Well, it seems that everyone else is either very careful or lying.  

I could probably fill a book with my (bad) experiences. Here's another.  

To anyone who has ever done any domestic electrics on more than one house it quickly becomes apparent that each electrician has different styles. Lighting circuits are sometimes divided into upstairs & downstairs so that in the event of one circuit failing you still have some form of lighting available. This is eminently sensible and to be applauded but be warned when you are working on a two way lighting circuit for a hall/stairs and landing that while you may have isolated the upstairs lighting circuit you will still have live terminals on the switch which is controlling the downstairs circuit. :? 

This one involved a trip down the stairs while cursing and nursing another aching elbow - my, how the children laughed.....


----------



## a1Matt (28 Aug 2008)

teg1203 said:
			
		

> Well, it seems that everyone else is either very careful or lying.
> 
> I could probably fill a book with my (bad) experiences. Here's another.
> 
> ...



lol.  Now your reminding me of the shocks I have had.  Here is one of them!...

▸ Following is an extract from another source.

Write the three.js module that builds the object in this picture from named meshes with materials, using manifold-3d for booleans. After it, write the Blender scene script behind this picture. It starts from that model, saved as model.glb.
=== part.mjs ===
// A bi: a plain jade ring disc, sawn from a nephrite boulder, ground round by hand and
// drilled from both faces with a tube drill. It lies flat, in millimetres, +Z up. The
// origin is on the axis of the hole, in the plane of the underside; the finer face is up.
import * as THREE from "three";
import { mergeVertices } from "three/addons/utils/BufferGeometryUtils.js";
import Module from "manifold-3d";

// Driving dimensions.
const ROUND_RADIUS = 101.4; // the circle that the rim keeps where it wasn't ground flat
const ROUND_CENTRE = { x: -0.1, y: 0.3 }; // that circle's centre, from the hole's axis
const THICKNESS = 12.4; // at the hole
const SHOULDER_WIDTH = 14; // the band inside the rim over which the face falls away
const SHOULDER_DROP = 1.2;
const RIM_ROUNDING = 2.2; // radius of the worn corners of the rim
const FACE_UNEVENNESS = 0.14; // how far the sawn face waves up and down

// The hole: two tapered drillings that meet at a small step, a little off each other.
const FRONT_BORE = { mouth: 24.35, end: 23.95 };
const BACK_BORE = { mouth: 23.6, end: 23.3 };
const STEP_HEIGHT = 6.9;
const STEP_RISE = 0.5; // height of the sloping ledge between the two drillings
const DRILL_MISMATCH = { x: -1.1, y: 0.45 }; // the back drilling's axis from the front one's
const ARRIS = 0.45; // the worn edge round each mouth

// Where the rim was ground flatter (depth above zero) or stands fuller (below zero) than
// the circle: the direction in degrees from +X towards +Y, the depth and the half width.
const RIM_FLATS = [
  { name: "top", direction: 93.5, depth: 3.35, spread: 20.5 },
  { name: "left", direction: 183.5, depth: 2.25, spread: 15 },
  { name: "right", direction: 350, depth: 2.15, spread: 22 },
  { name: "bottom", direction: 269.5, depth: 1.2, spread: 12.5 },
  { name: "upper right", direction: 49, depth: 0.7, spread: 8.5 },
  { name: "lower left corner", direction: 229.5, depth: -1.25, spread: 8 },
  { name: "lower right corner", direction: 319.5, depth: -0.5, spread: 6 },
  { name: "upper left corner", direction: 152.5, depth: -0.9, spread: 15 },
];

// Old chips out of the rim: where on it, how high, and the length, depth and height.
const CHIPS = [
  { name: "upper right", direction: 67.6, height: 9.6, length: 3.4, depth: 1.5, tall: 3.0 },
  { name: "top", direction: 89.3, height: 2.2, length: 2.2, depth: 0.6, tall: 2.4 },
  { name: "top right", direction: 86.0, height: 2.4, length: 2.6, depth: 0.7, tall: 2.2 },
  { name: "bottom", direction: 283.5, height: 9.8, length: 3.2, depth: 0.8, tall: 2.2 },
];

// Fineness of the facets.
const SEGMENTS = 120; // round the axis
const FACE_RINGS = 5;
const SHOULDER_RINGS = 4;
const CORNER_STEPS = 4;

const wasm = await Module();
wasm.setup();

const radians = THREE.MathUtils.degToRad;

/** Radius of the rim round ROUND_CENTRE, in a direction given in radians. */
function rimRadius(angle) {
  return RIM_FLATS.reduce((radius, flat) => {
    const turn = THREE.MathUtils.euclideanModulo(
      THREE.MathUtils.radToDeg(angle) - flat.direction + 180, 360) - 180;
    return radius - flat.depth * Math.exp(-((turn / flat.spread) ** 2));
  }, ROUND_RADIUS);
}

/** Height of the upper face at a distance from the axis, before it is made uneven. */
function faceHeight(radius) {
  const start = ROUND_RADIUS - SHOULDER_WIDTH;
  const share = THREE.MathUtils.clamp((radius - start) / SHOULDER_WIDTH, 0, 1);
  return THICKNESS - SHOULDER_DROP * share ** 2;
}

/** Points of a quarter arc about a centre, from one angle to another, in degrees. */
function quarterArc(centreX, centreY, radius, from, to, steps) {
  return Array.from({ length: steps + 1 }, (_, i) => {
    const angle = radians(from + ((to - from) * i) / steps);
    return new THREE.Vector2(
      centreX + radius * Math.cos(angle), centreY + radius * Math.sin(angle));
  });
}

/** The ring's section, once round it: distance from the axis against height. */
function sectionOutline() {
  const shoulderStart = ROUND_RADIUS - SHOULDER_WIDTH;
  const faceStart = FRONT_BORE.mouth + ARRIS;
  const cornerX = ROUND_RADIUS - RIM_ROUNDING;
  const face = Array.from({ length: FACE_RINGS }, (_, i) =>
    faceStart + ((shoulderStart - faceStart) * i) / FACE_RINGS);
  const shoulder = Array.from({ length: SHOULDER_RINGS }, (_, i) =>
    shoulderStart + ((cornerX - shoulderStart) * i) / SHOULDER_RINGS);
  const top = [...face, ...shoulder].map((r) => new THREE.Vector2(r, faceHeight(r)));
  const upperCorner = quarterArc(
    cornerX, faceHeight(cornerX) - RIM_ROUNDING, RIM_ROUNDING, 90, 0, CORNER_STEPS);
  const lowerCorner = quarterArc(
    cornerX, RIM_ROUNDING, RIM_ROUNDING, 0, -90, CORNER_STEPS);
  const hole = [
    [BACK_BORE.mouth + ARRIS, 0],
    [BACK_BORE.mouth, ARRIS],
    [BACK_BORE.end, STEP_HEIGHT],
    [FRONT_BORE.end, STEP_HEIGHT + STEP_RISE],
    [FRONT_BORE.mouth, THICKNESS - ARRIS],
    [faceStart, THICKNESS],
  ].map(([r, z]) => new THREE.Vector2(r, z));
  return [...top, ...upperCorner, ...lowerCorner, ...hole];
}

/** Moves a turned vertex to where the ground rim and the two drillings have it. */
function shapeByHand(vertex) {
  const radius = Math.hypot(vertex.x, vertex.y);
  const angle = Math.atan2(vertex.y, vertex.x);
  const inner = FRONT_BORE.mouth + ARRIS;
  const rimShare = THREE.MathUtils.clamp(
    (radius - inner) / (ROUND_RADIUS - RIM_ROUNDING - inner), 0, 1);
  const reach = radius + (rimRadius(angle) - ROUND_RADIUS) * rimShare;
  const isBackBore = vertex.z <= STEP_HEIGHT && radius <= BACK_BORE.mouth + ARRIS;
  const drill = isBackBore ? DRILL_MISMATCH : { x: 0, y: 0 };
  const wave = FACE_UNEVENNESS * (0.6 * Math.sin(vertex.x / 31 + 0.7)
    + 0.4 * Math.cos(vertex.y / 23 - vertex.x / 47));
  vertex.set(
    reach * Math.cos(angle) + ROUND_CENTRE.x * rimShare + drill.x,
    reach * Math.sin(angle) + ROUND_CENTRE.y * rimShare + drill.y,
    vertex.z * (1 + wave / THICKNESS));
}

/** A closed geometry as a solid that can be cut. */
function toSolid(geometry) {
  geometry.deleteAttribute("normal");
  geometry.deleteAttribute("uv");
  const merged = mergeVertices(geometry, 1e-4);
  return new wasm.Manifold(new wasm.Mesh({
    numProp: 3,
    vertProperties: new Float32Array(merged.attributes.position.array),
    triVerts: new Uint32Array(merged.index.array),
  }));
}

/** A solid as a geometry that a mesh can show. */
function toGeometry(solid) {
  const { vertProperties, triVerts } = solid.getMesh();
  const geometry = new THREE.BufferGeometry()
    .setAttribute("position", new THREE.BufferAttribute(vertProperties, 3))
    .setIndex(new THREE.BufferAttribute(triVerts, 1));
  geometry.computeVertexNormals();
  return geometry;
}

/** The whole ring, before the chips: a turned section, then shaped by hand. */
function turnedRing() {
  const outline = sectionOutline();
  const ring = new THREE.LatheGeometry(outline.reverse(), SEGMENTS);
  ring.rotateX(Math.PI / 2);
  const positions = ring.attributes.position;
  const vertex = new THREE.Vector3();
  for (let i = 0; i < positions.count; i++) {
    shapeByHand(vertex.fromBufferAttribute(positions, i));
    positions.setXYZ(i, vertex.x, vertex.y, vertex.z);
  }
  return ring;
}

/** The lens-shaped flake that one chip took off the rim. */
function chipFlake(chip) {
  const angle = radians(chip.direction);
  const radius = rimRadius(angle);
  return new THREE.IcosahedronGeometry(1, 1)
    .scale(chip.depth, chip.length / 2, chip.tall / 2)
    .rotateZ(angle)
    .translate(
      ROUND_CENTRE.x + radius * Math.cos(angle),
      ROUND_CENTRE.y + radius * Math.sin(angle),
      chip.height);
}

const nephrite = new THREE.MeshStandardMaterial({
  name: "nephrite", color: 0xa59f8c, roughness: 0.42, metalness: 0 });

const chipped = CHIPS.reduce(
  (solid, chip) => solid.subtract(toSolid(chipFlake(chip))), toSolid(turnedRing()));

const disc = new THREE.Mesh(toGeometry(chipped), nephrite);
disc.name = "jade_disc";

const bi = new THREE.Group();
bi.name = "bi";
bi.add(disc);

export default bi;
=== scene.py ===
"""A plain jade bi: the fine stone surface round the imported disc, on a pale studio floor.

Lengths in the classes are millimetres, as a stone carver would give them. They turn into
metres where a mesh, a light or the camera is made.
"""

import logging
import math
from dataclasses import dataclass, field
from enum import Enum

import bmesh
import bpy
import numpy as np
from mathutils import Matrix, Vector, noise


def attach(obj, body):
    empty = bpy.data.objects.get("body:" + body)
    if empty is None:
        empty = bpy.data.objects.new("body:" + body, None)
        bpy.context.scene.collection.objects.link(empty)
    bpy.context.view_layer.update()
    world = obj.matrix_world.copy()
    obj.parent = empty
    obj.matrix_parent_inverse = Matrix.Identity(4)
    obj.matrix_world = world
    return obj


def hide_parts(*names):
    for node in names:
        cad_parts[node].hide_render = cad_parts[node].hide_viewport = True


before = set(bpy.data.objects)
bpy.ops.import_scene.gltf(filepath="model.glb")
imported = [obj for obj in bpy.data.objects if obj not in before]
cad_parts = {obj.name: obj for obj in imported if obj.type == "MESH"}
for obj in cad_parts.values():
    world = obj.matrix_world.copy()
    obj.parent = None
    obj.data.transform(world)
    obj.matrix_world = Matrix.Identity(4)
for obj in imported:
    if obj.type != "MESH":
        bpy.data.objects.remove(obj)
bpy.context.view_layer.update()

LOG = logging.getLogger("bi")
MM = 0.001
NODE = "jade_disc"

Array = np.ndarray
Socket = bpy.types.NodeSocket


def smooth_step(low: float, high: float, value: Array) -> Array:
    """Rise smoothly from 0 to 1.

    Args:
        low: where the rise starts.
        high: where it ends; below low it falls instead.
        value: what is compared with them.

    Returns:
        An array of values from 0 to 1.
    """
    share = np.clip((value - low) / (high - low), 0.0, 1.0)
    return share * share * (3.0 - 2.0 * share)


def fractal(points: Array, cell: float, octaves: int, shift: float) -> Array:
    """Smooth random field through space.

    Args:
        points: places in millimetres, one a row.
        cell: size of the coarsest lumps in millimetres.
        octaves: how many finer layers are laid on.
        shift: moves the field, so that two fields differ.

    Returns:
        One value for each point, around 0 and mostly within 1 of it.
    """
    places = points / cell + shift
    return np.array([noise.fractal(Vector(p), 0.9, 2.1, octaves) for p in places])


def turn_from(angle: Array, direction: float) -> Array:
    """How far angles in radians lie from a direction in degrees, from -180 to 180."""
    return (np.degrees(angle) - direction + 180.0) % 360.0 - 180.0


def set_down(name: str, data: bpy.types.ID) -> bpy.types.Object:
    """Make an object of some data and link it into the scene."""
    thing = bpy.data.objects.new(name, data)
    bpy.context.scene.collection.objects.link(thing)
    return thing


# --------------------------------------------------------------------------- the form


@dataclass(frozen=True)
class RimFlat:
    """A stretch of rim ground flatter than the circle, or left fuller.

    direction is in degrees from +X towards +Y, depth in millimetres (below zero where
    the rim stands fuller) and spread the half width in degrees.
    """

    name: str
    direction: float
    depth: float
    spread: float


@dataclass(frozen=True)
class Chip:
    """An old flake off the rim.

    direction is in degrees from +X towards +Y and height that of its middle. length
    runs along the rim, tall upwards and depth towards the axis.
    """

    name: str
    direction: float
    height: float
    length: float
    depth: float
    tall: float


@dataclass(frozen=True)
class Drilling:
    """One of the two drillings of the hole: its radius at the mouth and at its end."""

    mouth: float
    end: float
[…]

I remember doing a 5 minute wiring job at work once. Got a zap up my arm, went a bit dizzy, finger went dead, few minutes later, dizziness gone, feeling came back in my finger.  I felt fine.  So I thought nothing of it, and carried on working. As you do.

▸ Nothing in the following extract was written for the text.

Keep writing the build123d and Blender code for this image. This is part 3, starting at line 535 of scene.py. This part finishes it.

When I came out of the room and back to the office I wa greeted by 'jeez Matt that took you 2 hours in there how come?'
I swore blind that I had only been 10 minutes.
Then they showed me the clock.

Then I realised that my little zap had knocekd me unconscious for 2 hours!   

To add to this I was abroad at the time working on a clients kit, and did not speak a word of their language (was either Portugese or Spanish). So most of the conversation was with sign language. Which made it even funnier


----------



## Ed Seeley (28 Aug 2008)

The worst one I've done is to look down a 4" pipe for a blockage and open the vavle, only to realise that it was holding back 2ft of pond water...  I got a little bit wet.  However I know a guy who did this on a 2" pipe looking straight down it when the valve was opened straight from the pond creating a jet of water that apparently hit him straight in the face!


----------



## Thomas McMillan (28 Aug 2008)

while we're on the subject...

last year we were meant to go to turkey with some friends. why didn't we go? because two days before i fell off my bike, broke both my arms and spent the night in casualty


----------



## aaronnorth (28 Aug 2008)

Thomas McMillan said:
			
		

> while we're on the subject...
> 
> last year we were meant to go to turkey with some friends. why didn't we go? because two days before i fell off my bike, broke both my arms and spent the night in casualty




i have had a similar experience although not as bad. I was supposed to be going paintballing but i broke my thumb while playing cricket   had to spend the night in while they pondered wether to operate


----------



## a1Matt (28 Aug 2008)

I went paintballing last year, while my shoulder was still recovering from its dislocation.

I had to stop after 3 hours 'cos it was too painful (and I don't do painkillers) but it was still really good fun.


----------



## Ark (31 Aug 2008)

when i ws 8 i fell through a glass dining table after i started jumping on it because mum gave me spagetti hoops instead of spagetti alphabets.. 

i had to have stitches in 3 different places in my has and had a 6 inch scar on my left arm.

then after that my mum never bought spagetti hoops again .. in fear


----------



## Ed Seeley (31 Aug 2008)

Ark said:
			
		

> then after that my mum never bought spagetti hoops again .. in fear



I would have bought you hoops again and forced you to eat them...


----------



## aaronnorth (31 Aug 2008)

You must of been a hard child to please if you would have a tantrum over that!


----------



## Mark Evans (31 Aug 2008)

(cough) walking down the (cough) aisle (cough)


----------



## Ark (31 Aug 2008)

Ed Seeley said:
			
		

> Ark said:
> 
> 
> 
> ...



i tried the hoops at a friends house a few weeks later it turns out i liked them better then the alphabet ones because the alphabet ones hav more spagetti so there is more chewing whereas the hoops have more sauce   



			
				aaronnorth said:
			
		

> You must of been a hard child to please if you would have a tantrum over that!


it was just of things that i thought i could fight my mum over and i was in a bad enough mood that day because we dint go to lego land


----------



## aaronnorth (31 Aug 2008)

I love legoland, havent been for a few years, might have to go now you have mentioned it


----------